I got into a bit of a panic because we had to find cash - but once we'd got some we relaxed and walked about, went to the covered market - very different now - and then to a lovely art bookshop in Broad Street, where I bought a number of birthday items for future use.  Then we went and had a drink and went home.  Back at the old homestead my father was planning a curry takeaway - and my sister C joined us.  It was a fantastically good curry - hope my father doesn't do his usual trick with the rice!  We had a vaguely disturbing chat about inheritance - and then went to bed very early.

2.  BRISTOL

After a lot of good architecture in Oxford I wasn't sure what to expect from Bristol - but after leaving the nightmare parking/mall zone of Cabot Circus we broke away towards the old town, parts of which are like Bordeaux (unsurprisingly).  We had a second breakfast - then went over to the Cathedral - an unusual building, heavily restored, but also with a great deal of surprisingly fresh looking medieval Decorated carving - uneroded due to the quality of the stone (like the stuff in Lecce I suppose, which hardens on contact with air).  I did not take enough pictures, and there was no guide book either, so I found it hard to understand mmuch about the history of the cathedral, but it had some impressive features.  The shop was closed for a month - hence lack of guide book.  One remaining side of the cloister lead to a sadly Anglican coffee shop - they do this "simplicity" thing which somehow looks unwelcoming.  Are they suggesting the coffee shop should be a place of worship too?

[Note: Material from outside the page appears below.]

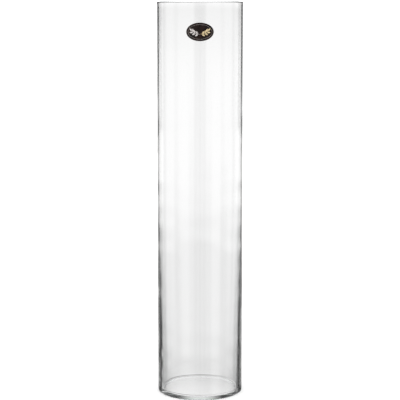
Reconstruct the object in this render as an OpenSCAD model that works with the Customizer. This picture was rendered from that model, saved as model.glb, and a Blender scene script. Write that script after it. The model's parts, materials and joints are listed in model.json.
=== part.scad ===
// Tall cylinder vase: one blown glass vessel with an oval foil-stamped label.
// Millimetres, +Z up. The origin is the centre of the foot, on the table.
// The label faces -Y.

/* [Vessel] */
// Height from the table to the top of the rim
vase_h = 600; // [500:10:700]
// Outside diameter
vase_d = 130; // [120:1:140]
// Radius of the rounded edge between the foot and the side
heel_r = 2; // [1:0.5:3]
// Radius of the fire-polished corners of the rim
rim_r = 1.3; // [0.8:0.1:1.4]

/* [Glass thickness] */
// Wall in the straight stretch below the rim
wall_mouth = 3; // [3:0.1:4]
// Wall where the glass was drawn thinnest
wall_thin = 2; // [1.6:0.1:2.8]
// Wall at the table, where the glass gathered
wall_foot = 7.4; // [5:0.1:9]
// How late the wall thickens on its way down: 1 is evenly, more is nearer the foot
foot_power = 1.6; // [1:0.1:2.5]
// Height of the thinnest wall, as a share of the vase's height
thin_at = 0.62; // [0.5:0.01:0.64]
// Length of the straight round bore below the rim
bore_len = 160; // [60:5:160]

/* [Floor] */
// Thickness of the floor at its edge
floor_t = 4; // [3.5:0.5:8]
// Rise of the floor's upper face from its edge to its centre
floor_rise = 1; // [0.5:0.1:2]
// Radius of the inside corner between the floor and the wall
corner_r = 4; // [2:0.5:10]
// Height of the hollow under the floor
punt_h = 0.6; // [0.2:0.1:1.5]
// Diameter at which the hollow under the floor meets the flat foot ring
punt_d = 114; // [90:1:114]

/* [Label] */
// Width of the label, measured around the glass
label_w = 41; // [40:0.5:46]
// Height of the label
label_h = 27; // [26.5:0.5:30]
// Distance from the rim down to the label's middle
label_drop = 43.3; // [30:0.1:80]
// Distance from the label's edge to its foil line
border_inset = 2.6; // [2:0.1:2.8]
// Width of the foil line
border_w = 0.3; // [0.2:0.05:0.5]
// Length of a stamped leaf
leaf_len = 5; // [3.5:0.1:5.2]
// Width of a stamped leaf
leaf_w = 2.6; // [1.6:0.1:2.7]

/* [Hidden] */

// Layers of the label, from the glass outwards
adhesive_t = 0.05;
film_t = 0.15;
foil_t = 0.05;

// Numbers of straight pieces that stand for a curve
round_steps = 180;
wall_steps = 24;
corner_steps = 8;
dome_steps = 8;
oval_steps = 72;
leaf_steps = 6;
stem_steps = 16;

outer_r = vase_d / 2;
bore_r = outer_r - wall_mouth;
bore_low = vase_h - rim_r - bore_len;
thin_z = vase_h * thin_at;
corner_top = floor_t + corner_r;
film_r = outer_r + adhesive_t;
foil_r = film_r + film_t;

// Goes smoothly from 0 to 1 as t goes from 0 to 1
function ease(t) = 0.5 - 0.5 * cos(180 * t);

// Thickness of the wall at height z: even in the bore, thinnest at thin_z, thickest at the foot
function wall_at(z) =
    z >= bore_low ? wall_mouth
    : z >= thin_z ? wall_thin + (wall_mouth - wall_thin) * ease((z - thin_z) / (bore_low - thin_z))
    : wall_thin + (wall_foot - wall_thin) * pow((thin_z - z) / thin_z, foot_power);

// Points on an arc about c, of radius r, from angle a to angle b
function arc(c, r, a, b, steps) =
    [for (i = [0:steps]) let (t = a + (b - a) * i / steps) c + r * [cos(t), sin(t)]];

// Half of the vessel's section, right of the axis, from the hollow underneath round to the floor
function section() =
    let (inner_foot_r = outer_r - wall_at(corner_top))
    concat(
        [for (i = [0:dome_steps]) let (t = i / dome_steps) [punt_d / 2 * t, punt_h * (1 - t * t)]],
        arc([outer_r - heel_r, heel_r], heel_r, -90, 0, corner_steps),
        arc([outer_r - rim_r, vase_h - rim_r], rim_r, 0, 90, corner_steps),
        arc([bore_r + rim_r, vase_h - rim_r], rim_r, 90, 180, corner_steps),
        [for (i = [0:wall_steps - 1])
            let (z = bore_low + (corner_top - bore_low) * i / wall_steps)
            [outer_r - wall_at(z), z]],
        arc([inner_foot_r - corner_r, corner_top], corner_r, 0, -90, corner_steps),
        [for (i = [1:dome_steps])
            let (t = 1 - i / dome_steps)
            [(inner_foot_r - corner_r) * t, floor_t + floor_rise * (1 - t * t)]]
    );

// Outline of the label, drawn in by inset from its edge, as seen from in front
module oval(inset) {
    a = label_w / 2 - inset;
    b = label_h / 2 - inset;
    polygon([for (i = [0:oval_steps - 1])
        let (t = 360 * i / oval_steps, around = a * cos(t) / outer_r * 180 / PI)
        [outer_r * sin(around), b * sin(t)]]);
}

// Bends a flat outline round the front of the glass, as a layer t thick from radius r
module on_glass(r, t) {
    intersection() {
        translate([0, 0, vase_h - label_drop])
            rotate([90, 0, 0])
            linear_extrude(height = outer_r * 2)
            children();
        translate([0, 0, vase_h - label_drop - label_h])
            difference() {
                cylinder(r = r + t, h = 2 * label_h, $fn = round_steps);
                cylinder(r = r, h = 2 * label_h, $fn = round_steps);
            }
    }
}

// Pointed oval leaf that grows along +X from the origin
module leaf() {
    function half(t) = leaf_w / 2 * sin(180 * pow(t, 0.85));
    polygon(concat(
        [for (i = [0:leaf_steps]) let (t = i / leaf_steps) [leaf_len * t, half(t)]],
        [for (i = [leaf_steps - 1:-1:1]) let (t = i / leaf_steps) [leaf_len * t, -half(t)]]
    ));
}

// Where the stem is at angle t, and the way it grows there
stem_reach = [12.4, 9];
stem_foot = [1.1, 5.9];
function stem_at(t) = [stem_foot.x + stem_reach.x * sin(t), stem_foot.y - stem_reach.y * cos(t)];
function stem_heading(t) = atan2(stem_reach.y * sin(t), stem_reach.x * cos(t));

// Sprig that rises to the right from the middle of the label: a stem, paired leaves and one at the tip
module sprig() {
    stem_half = 0.25;
    stem_end = 54;
    leaf_gap = 0.5;
    leaf_spread = 42;
    polygon(concat(
        [for (i = [0:stem_steps]) let (t = stem_end * i / stem_steps, h = stem_heading(t))
            stem_at(t) + stem_half * [sin(h), -cos(h)]],
        [for (i = [stem_steps:-1:0]) let (t = stem_end * i / stem_steps, h = stem_heading(t))
            stem_at(t) - stem_half * [sin(h), -cos(h)]]
    ));
    for (t = [8, 27, 45], side = [-1, 1])
        translate(stem_at(t))
            rotate(stem_heading(t) + side * leaf_spread)
            translate([leaf_gap, 0])
            leaf();
    translate(stem_at(stem_end + 3))
        rotate(stem_heading(stem_end + 3))
        leaf();
}

module glass_vessel() {
    color([0.88, 0.93, 0.92, 0.35])
        rotate_extrude($fn = round_steps)
        polygon(section());
}

module label_adhesive() {
    color([0.82, 0.80, 0.74])
        on_glass(outer_r, adhesive_t)
        oval(0);
}

module label_film() {
    color([0.07, 0.05, 0.045])
        on_glass(film_r, film_t)
        oval(0);
}

module label_border() {
    color([0.62, 0.60, 0.58])
        on_glass(foil_r, foil_t)
        difference() {
            oval(border_inset);
            oval(border_inset + border_w);
        }
}

module label_silver_sprig() {
    color([0.78, 0.75, 0.74])
        on_glass(foil_r, foil_t)
        mirror([1, 0])
        sprig();
}

module label_gold_sprig() {
    color([0.85, 0.70, 0.42])
        on_glass(foil_r, foil_t)
        sprig();
}

glass_vessel();
label_adhesive();
label_film();
label_border();
label_silver_sprig();
label_gold_sprig();
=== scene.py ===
"""Looks of a tall glass cylinder vase with an oval foil label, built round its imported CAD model.

Metres, +Z up. The vase stands on the floor at the origin, and its label faces -Y.
"""

import json
import math

import bmesh
import bpy
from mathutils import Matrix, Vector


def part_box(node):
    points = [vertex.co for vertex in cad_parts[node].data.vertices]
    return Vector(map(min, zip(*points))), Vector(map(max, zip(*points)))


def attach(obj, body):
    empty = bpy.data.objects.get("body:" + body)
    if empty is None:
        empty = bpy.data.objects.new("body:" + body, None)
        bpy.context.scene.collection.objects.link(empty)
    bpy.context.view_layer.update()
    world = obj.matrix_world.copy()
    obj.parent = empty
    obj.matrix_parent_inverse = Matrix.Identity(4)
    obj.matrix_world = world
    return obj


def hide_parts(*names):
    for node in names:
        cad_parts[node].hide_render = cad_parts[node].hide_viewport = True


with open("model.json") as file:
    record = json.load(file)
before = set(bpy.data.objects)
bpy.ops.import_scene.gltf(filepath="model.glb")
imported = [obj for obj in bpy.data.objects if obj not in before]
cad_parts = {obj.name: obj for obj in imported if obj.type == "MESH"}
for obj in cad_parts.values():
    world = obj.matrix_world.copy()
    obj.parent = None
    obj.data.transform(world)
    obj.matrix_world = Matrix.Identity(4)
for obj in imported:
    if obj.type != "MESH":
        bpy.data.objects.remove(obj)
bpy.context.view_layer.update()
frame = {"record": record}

MM = 0.001

# ---------------------------------------------------------------- sizes, from the frame

film_low, film_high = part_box("label_film")
mouth = next(m for m in frame["record"]["mounts"] if m["name"] == "mouth")

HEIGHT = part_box("glass_vessel")[1].z
BORE_R = mouth["dims"]["r_mm"] * MM
BORE_LEN = mouth["dims"]["length_mm"] * MM

# ---------------------------------------------------------------- the glass, as in the CAD section

WALL_MOUTH = 3.0 * MM
WALL_THIN = 2.0 * MM
WALL_FOOT = 7.4 * MM
FOOT_POWER = 1.6
THIN_AT = 0.62
RIM_R = 1.3 * MM
HEEL_R = 2.0 * MM
FLOOR_T = 4.0 * MM
FLOOR_RISE = 1.0 * MM
CORNER_R = 4.0 * MM
PUNT_H = 0.6 * MM
PUNT_R = 57.0 * MM

OUTER_R = BORE_R + WALL_MOUTH
THIN_Z = HEIGHT * THIN_AT
RIM_Z = HEIGHT - RIM_R
BORE_LOW = RIM_Z - BORE_LEN
CORNER_TOP = FLOOR_T + CORNER_R

# Steps round the vase, and along each stretch of its section
TURN_STEPS = 256
DOME_STEPS = 24
HEEL_STEPS = 12
OUTSIDE_STEPS = 60
RIM_STEPS = 10
INSIDE_STEPS = 150
CORNER_STEPS = 20

# The blown inside of the wall wanders from its section by a sum of ripples, which fades out at both ends.
# Each ripple is (share of WAVE, radians to the metre of height, start, sway of that start round the wall,
# sways in a turn, where the sway starts).
WAVE = 0.07 * MM
WAVE_FADE = 30.0 * MM
RIPPLES = ((1.0, 95, 0.0, 1.2, 2, 0.7), (0.7, 171, 2.1, 0.9, 3, 0.0))


def ease(t):
    """Goes smoothly from 0 to 1 as t goes from 0 to 1."""
    t = min(max(t, 0.0), 1.0)
    return 0.5 - 0.5 * math.cos(math.pi * t)


def wall_at(z):
    """Thickness of the wall at height z."""
    if z >= BORE_LOW:
        return WALL_MOUTH
    if z >= THIN_Z:
        return WALL_THIN + (WALL_MOUTH - WALL_THIN) * ease((z - THIN_Z) / (BORE_LOW - THIN_Z))
    return WALL_THIN + (WALL_FOOT - WALL_THIN) * ((THIN_Z - z) / THIN_Z) ** FOOT_POWER


def turned(steps):
    """Angles all the way round, in even steps."""
    return [2 * math.pi * i / steps for i in range(steps)]


def arc(centre, radius, start, end, steps):
    """Points on an arc about a centre, from angle start to end, in degrees."""
    angles = [math.radians(start + (end - start) * i / steps) for i in range(steps + 1)]
    return [(centre[0] + radius * math.cos(a), centre[1] + radius * math.sin(a)) for a in angles]


def vessel_section():
    """The vessel's section as (r, z), from the underside's centre round the outside to the floor's centre."""
    outwards = [i / DOME_STEPS for i in range(DOME_STEPS + 1)]
    outside = [HEEL_R + (RIM_Z - HEEL_R) * i / OUTSIDE_STEPS for i in range(1, OUTSIDE_STEPS)]
    inside = [RIM_Z + (CORNER_TOP - RIM_Z) * i / INSIDE_STEPS for i in range(1, INSIDE_STEPS)]
    floor_r = OUTER_R - wall_at(CORNER_TOP) - CORNER_R
    points = [(PUNT_R * t, PUNT_H * (1 - t ** 2)) for t in outwards]
    points += arc((OUTER_R - HEEL_R, HEEL_R), HEEL_R, -90, 0, HEEL_STEPS)
    points += [(OUTER_R, z) for z in outside]
    points += arc((OUTER_R - RIM_R, RIM_Z), RIM_R, 0, 90, RIM_STEPS)
    points += arc((BORE_R + RIM_R, RIM_Z), RIM_R, 90, 180, RIM_STEPS)
    points += [(OUTER_R - wall_at(z), z) for z in inside]
    points += arc((floor_r, CORNER_TOP), CORNER_R, 0, -90, CORNER_STEPS)
    points += [(floor_r * t, FLOOR_T + FLOOR_RISE * (1 - t ** 2)) for t in outwards[-2::-1]]
    return points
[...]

We then walked down to the waterfront area, and investigated the Arnolfini - the cheap food on offer in the caff there was no to Ned's liking - although I would have liked it.  So we went to the next place we could find, a tapas bar with a haughty waitress.  We had about 5 tapas and a couple of glasses of wine and a beer.  It was a bit "mass catering" so not very interesting - then we went back to the Arnolfini and saw the Ian Hamilton Finlay exhibition.... why was he so obsessed with Saint-Just?  His work is amusing, I saw my favourite post card "A Tribute to Victor Sylvester" - as well as other agreeable images.

There is a good bookshop at the Arnolfini - yet even there amongst the small publishers and quirky novels I was apalled to see a copy of Harold Fry - a book so average that perhaps I would not have thought it possible.

I then sat by the water and made notes about TRF - something L had said about it had piqued me to feel I should expand on it... I was planning to go and get indoors, as there was a brisk wind, when Finn called to say he wanted to leave his event.  I went to get him - an interesting walk down some odd little streets on different levels.  One sight was very Bordeaux - a church tower that spanned a street with an arch beneath it.  Once I had collected Finn and heard his tale of woe, how he had renounced fingerboarding forever... we went and had yet another coffee and waited for M&N.  And so home, via the Clifton Suspension Bridge.  Because we took the wrong turning we did not arrive at the top, but, more spectacularly drove along the road beneath it - it's a bloody long way up.  It was very impressive - and we saw the Avon Gorge - the most rocky thing I've seen for years (East Kent is not rocky at all, anywhere.  The nearest rocks are Tunbridge Wells, if you're desperate).  I realised that I missed rocks, missed Ireland, missed holidays - but enough.  Gradually the Gorge turned into suburbia - but it was good while it lasted.
We returned home and had very good fish and chips.

DAY 3  SUNDAY

There was a certain amount of aggro about what we should do.  Lunch had to be Dim Sum - and Finn didn't want to walk a lot because of blisters, there was a move to go to the National Portrait Gallery (although Finn, astonishingly, wanted to go to the V&A)  so we went to Soho - spent a small fortune on parking... and strolled around various bits of the newly-enlarged NPG - which always seems to have something new and fab - currently seemed to have a bit of a Philippa Gregory theme - main characters from The White Queen were on show.  The usual BP portrait competition - the fashion for "photographic" portraits continues - occasionally with a nod to the fact that they are actually painted - like sticking in an obvious brushstroke or two.  Then we went to have dim sum at "the cheap one" - which I think is called The China Harbour... it was pretty good.  Afterwards we brought a number of buns at the bakery next door, mine was called "sausage and salad" - mysterious.  We didn't go to CCK because of funding issues, but we walked past it to discover it has been rebranded as "The Dim Sum Palace" and looked thoroughly vile - ugly posters outside, but interior still full of unsmiling, cart pushers.

Finn and I sat in Leicester Square while Ned and Mark went to have a look at Thorn House, a famous modernist building on St Martin's lane, largely designed by Edward apparently, with a little help from Sir Basil Spens.  Finn smoked, and gave a guy a light.  I am sure this makes him feel grown up - both of the boys are now fully part of the "orright mate" culture - I envy them their relative ease with it.  We then returned to the most treacherous multistorey car park I have ever been to - and managed to fight our way out of it, and home.

So that was our holiday.  It was deeply enjoyable, just to be somewhere different, but I think on the whole I enjoyed the rocks most - because they weren't demanding anything of me, responses, thought, money.  They were just rocks, Old Red Sandstone I suppose - and they'd been there for millions of years, and would remain for millions more - long after humans have destroyed the planet.  How few things there are in my life that are demanding nothing of me.  Oh well, plenty of time to relax when you're dead I suppose.